In case of fine tuning the plot parameters, e.g. camera position / focal point, one can turn preview on (in settings) to see an interactive plot window that can be rotated around and outputs the camera parameters on both command line and the plot window.

Parameters:

  • slice_obj (pencil.read.allslices.SliceSeries, optional) – Pencil slice data, if supplied no slice data is read. If None, slice data is automatically read from datadir. Default: None.

  • datadir (str, optional) – Directory of the data. Default: ‘./data’.

  • precision (str, optional) – Precision for the data read, parameter e.g. pencil.read.slices() takes in. Can be ‘half’, ‘f’ or ‘d’. Default: ‘f’.

  • fields (list of strings, optional) – Fields that are plotted. Default: [‘uu1’,].

  • xyzplane (dictionary, optional) – Dictionary having allowed keys defined by XYZPLANE_KEYS. Values should be the matching data that is plotted on each of these surfaces. See “Coordinate systems” below.

  • vectors (list, optional) – List of 3 strings defining the vector components of the vector field. This is used to create streamlines / vectors.

  • tstart (float, optional) – Start time instant. See parameter islice for more details. Default: 0.

  • tend (float, optional) – End time instant. See parameter islice for more details. Default: 1e38

  • islice (int, optional) – Sequential integer number of a slice in given period (starting from 0). If set to -1, generates all slices in given period [tstart, tend]. Else generates only visualisations of the given slice number islice. Default: -1.

  • istart (int, optional) – First index to start plotting from. This index corresponds to time instant slice_obj.t[istart]. istart is used if it is not None, otherwise tstart is used.

  • iend (int, optional) – Similar to istart, end time index corresponding to time slice_obj.t[iend]

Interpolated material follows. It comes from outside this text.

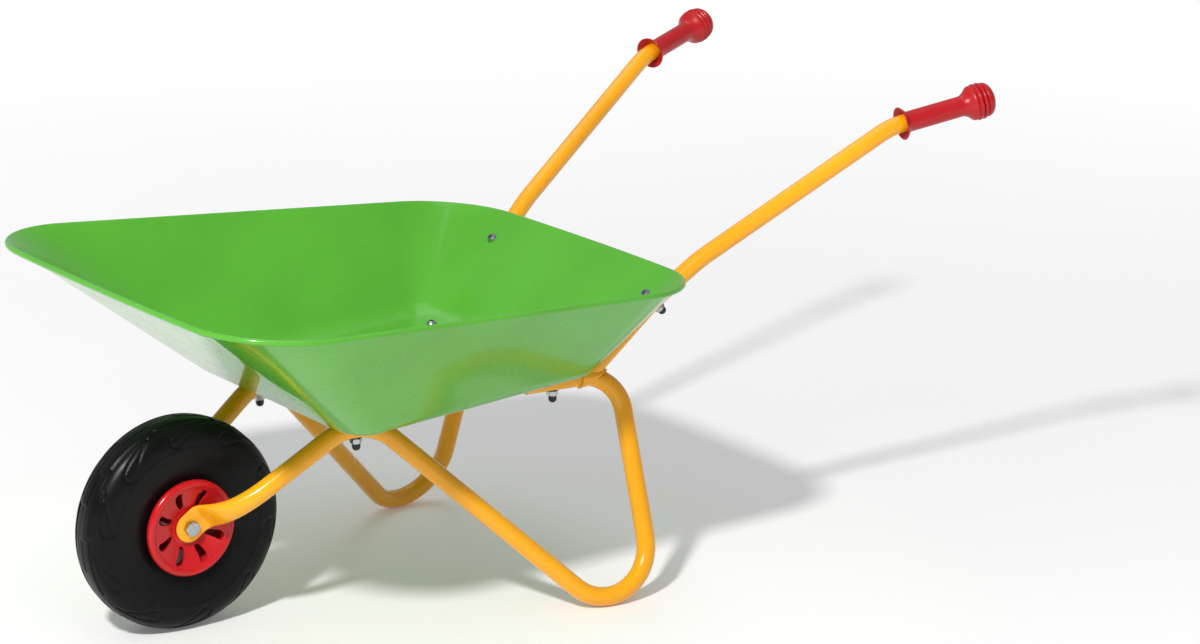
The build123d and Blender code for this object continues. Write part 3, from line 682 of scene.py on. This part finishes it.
def pressed_section(wide, thick, flatness, count=40):
    """Closed sections of a tube being pressed flat: width times cos, thickness
    times sin raised to a power that falls from 1 (round) to 0.35 (flat)."""
    a = np.linspace(0, TAU, count, endpoint=False)
    rise = np.abs(np.sin(a)) ** (1 - 0.65 * flatness[:, None])
    thickness = thick[:, None] / 2 * np.sign(np.sin(a)) * rise
    width = wide[:, None] / 2 * np.cos(a)
    return np.stack([thickness, width], -1)


def leg_points(s):
    """Leg tube from its coped top, down to the foot, up to the apex and on to
    the flattened, round-ended plate at the axle."""
    line = bent_line(LEG_CORNERS, LEG_BENDS)
    line = line[int(np.argmax(line[:, 1] > COPE_CUT_Y)):]
    start = line[-1]
    run = unit(start - np.array(LEG_CORNERS[3]))
    flat_dir = unit(np.array([0.0, run[1], run[2]]))
    plate_middle = AXLE + np.array([s.plate_x, 0, 0])
    plate_start = plate_middle - flat_dir * FLAT_REACH
    p = (start, start + run * JOGGLE_HOLDS[0],
         plate_start - flat_dir * JOGGLE_HOLDS[1], plate_start)
    t = np.linspace(0, 1, 40)[1:, None]
    joggle = ((1 - t) ** 3 * p[0] + 3 * (1 - t) ** 2 * t * p[1]
              + 3 * (1 - t) * t**2 * p[2] + t**3 * p[3])
    psi = np.linspace(0, TIP_TURN, 14)
    tip = plate_middle + flat_dir * (s.plate_radius * np.sin(psi))[:, None]
    flat = straight(plate_start, plate_middle, 6)[1:]
    path = np.vstack([line, joggle, flat, tip])
    press = np.concatenate([
        np.zeros(len(line)), ease(t[:, 0] / PRESSED_BY), np.ones(len(flat) + len(tip))])
    wide = 2 * (s.leg_radius + (s.plate_radius - s.leg_radius) * press)
    wide[-len(tip):] *= np.cos(psi)
    thick = 2 * s.leg_radius + (s.plate_thickness - 2 * s.leg_radius) * press
    thick[-len(tip):] *= 1 - 0.35 * (psi / psi[-1]) ** 6
    points = carry(path, pressed_section(wide, thick, press), np.array([1.0, 0, 0]))

    # dimple pressed in the outer face beside the bolt
    from_axle = points - plate_middle
    behind = from_axle @ -flat_dir
    aside = from_axle @ np.cross(flat_dir, [1.0, 0, 0])
    outer_face = points[..., 0] > (path[:, None, 0] + OUTER_FROM)
    dent = np.exp(-((behind - DIMPLE_BEHIND) / DIMPLE_LENGTH) ** 2
                  - ((aside - DIMPLE_ASIDE) / DIMPLE_WIDTH) ** 2)
    points[..., 0] -= np.where(outer_face, DIMPLE_DEPTH * dent, 0.0)

    # top cut to the handle tube: no point stays above the handle's underside
    handle = handle_line()
    x, y, z = handle[np.argsort(handle[:, 1])].T
    axis_x, axis_z, rise = (
        np.interp(points[..., 1], y, values) for values in (x, z, np.gradient(z, y)))
    off = (points[..., 0] - axis_x) * COPE_SLANT
    hollow = np.sqrt(np.clip(COPE_RADIUS**2 - off**2, 0, None)) * np.sqrt(1 + rise**2)
    near_top = ((points[..., 1] > COPE_FROM_Y) & (points[..., 2] > COPE_FROM_Z)
                & (np.abs(off) < COPE_RADIUS))
    height = points[..., 2]
    points[..., 2] = np.where(near_top, np.minimum(height, axis_z - hollow), height)
    return points


class BARROW_OT_handle_tubes(bpy.types.Operator):
    """Build the two bent handle tubes"""

    bl_idname = "barrow.handle_tubes"
    bl_label = "Handle tubes"

    def execute(self, context):
        points = handle_points(settings().tubes)
        for side, place in (("left", points), ("right", mirrored(points))):
            mesh = grid_mesh("handle_" + side, place, close_rows=True)
            add_piece("handle_" + side, mesh, "barrow", "frame_yellow",
                      ["handle_tube_" + side])
        return {"FINISHED"}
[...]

  • color_range (list of 2, optional) – If supplied, list containing [cmin,cmax] for the colorbar.

  • color_levels (string, optional) – If set to ‘common’, then all times and fields have same colorbar min and max values. Default: None.

  • unit (string, optional) – Unit (string) appended to the end of the timestamp in the title.

  • rescale (int, optional) – TODO!

  • par (list, optional) – TODO!

  • debug (boolean, optional) – Enable debugging prints. Default: False.

  • **settings (optional) – Dictionary of possible settings for the plot. See docstring at the start of this file for an ready dictionary input of all possible parameters settings could take in.

  • systems (Coordinate)

  • ------------------

  • ['xy' (Allowed keys for xyzplane are defined by XYZPLANE_KEYS =)

  • 'xy2'

  • 'xz'

  • 'yz'].

  • system (In case of each coordinate)

  • to (these surfaces correspond)

  • Cartesian (-) –

    • xy = bottom

    • xy2 = top

    • xz = right vertical slice

    • yz = left verical slice

  • Spherical (-) –

    • xy = r-theta slice, 1st meridional slice

    • xy2 = r-theta slice, 2nd meridional slice

    • xz = r-phi slice, “plane slice” between meridionals and yz

    • yz = theta-phi slice, spherical surface at the back (or part of it)

  • Cylinder (-) –

    • xy = r-theta slice, bottom of the cylinder (circle)

    • xy2 = r-theta slice 2, top of the cylinder (circle)

    • xz = r-z slice, “radial cut”, rectangle between top/bottom

    • yz = theta-z slice, shell of the cylinder (or part of it)

Examples

Minimal usage example, this saves by default ‘png’ images at all timesteps of field ‘uu1’ to figure directory ./images (creating the directory if it does not exist). Debug should be left on so one can see that the script runs properly. By default this creates a cartesian plot (i.e. box plot).

>>> from pencil.visu.pv_plotter import plot, PlotSettings
>>> plot(debug=True)

This plotter uses a settings object (dataclass) PlotSettings that contains all possible extra settings that can be varied. See documentation on PlotSettings for further information on all of the parameters. This can be used in the following way:

>>> settings = {
            'imageformat': None,
            'videoformat': 'mp4',
            'coordinates': 'cartesian'
            'cbar_title': 'TITLE',
            'n_colors': 100,
            'camera_centre': (-170, -140, 125),
            'focal_point': (30, 30, 16),
            'offset': 2.5
            }
>>> settings = PlotSettings(**settings)
>>> plot(debug=True settings=settings)

Furthermore, 2D slices to be plotted can be modified by passing in xyzplane parameter

>>> xyzplane = {'xy2': 'xy2','xy': 'xy', 'xz': 'xz', 'yz': 'yz'}

where the string values represent the slices to be plotted on the meshes (see “Coordinate systems” for what which mesh each key corresponds given coordinate system). These values should be found in slices.__dict__.keys().

Notes

  • NOTE! The default camera angle is most likely horrible and may not even show

the data at all. This should be manually modified and e.g. easily found using preview=True that shows an interactive plot window that can be rotated around and print out the camera parameters at the same time. - NOTE! On CSC computers module ‘mesa-settings’ needs to be loaded (works at least on Puhti).